When it’s nice and thickened remove the pan from the heat. Add the cheese, stir it up and then cover immediately. Let stand for at least 10 minutes before using. It will continue to thicken upon standing. Season with additional salt if needed. Also, if you have leftovers in the fridge, the sauce will thicken almost into a solid. Just re-heat and add a little milk and it will be back to normal again.
This was light. No one would believe it, this tasted that good. Have you ever figured out the “food label” for it?

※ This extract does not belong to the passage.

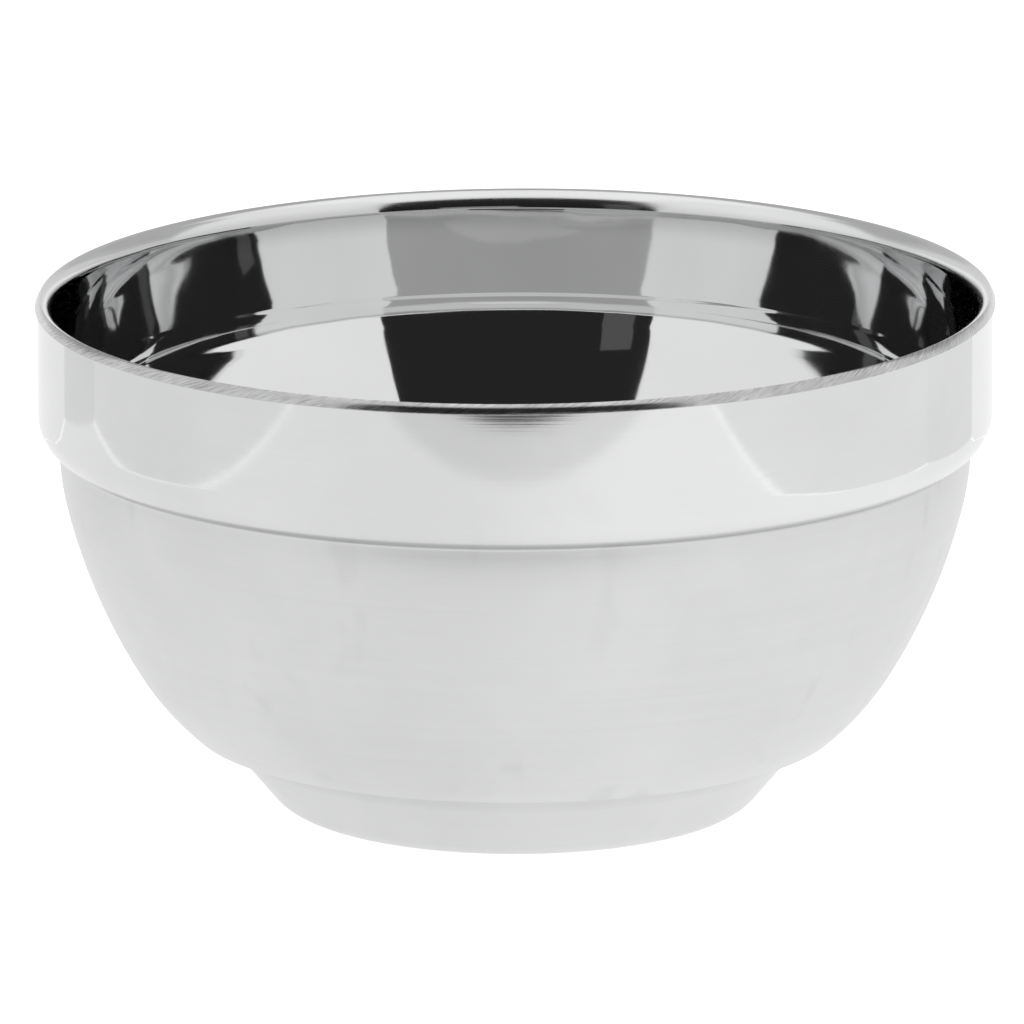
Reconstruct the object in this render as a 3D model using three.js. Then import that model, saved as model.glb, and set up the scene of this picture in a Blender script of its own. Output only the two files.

Our purple Cabernet noodles (home made and gluten free using grape flour) where a great contrast under the white sauce.
Sara,
Thanks so much, it looks yummy. I’m so glad my friend connected me to your blog. Your posts are amazing with all the details and pictures. Thanks, cooking and reading recipes is hobby and addiction to me!
Delicious! I made this tonight so we could try the Fall Alfredo… I love it, I was “tasting” it the whole time I was making it. Thanks! …will try the pizza with the leftover alfredo!
The best pasta dish I ever had was raviolis with butternut squash sauce..it was SO good! I bet this will be similar. Can’t wait to try it.
P.S. I read every word of this post.
This is so yummy! We had it tonight, and you REALLY can’t tell it’s a lighter version.
Thanks for the recipe-no more of those icky packets of the powdered version for us!
Heather- I’ve doubled this many times and it works great. It just may take a little longer to thicken the milk/flour mix, but that’s it. Good idea!
Oops, can’t edit comments.
Does this recipe double or triple ok? I want to make enough to freeze in smaller portions for a few dinners and then even smaller portions for lunches. Mixed with some elbow noodles and tossed in a thermos this would be an easy lunch for my son. He loves alfredo sauce!
I’m a different Adrienne, but I love Alfredo sauce and would even lick the pan it was made in. I like it with ravioli as well as adding cooked chicken and mushrooms to the sauce.
i like it on mashed potatoes
I just made it, and it was good! I had some plain, and I added tomato sauce to some too. I was babysitting, and the kids ate a ton too. There were no leftovers. Thanks sara!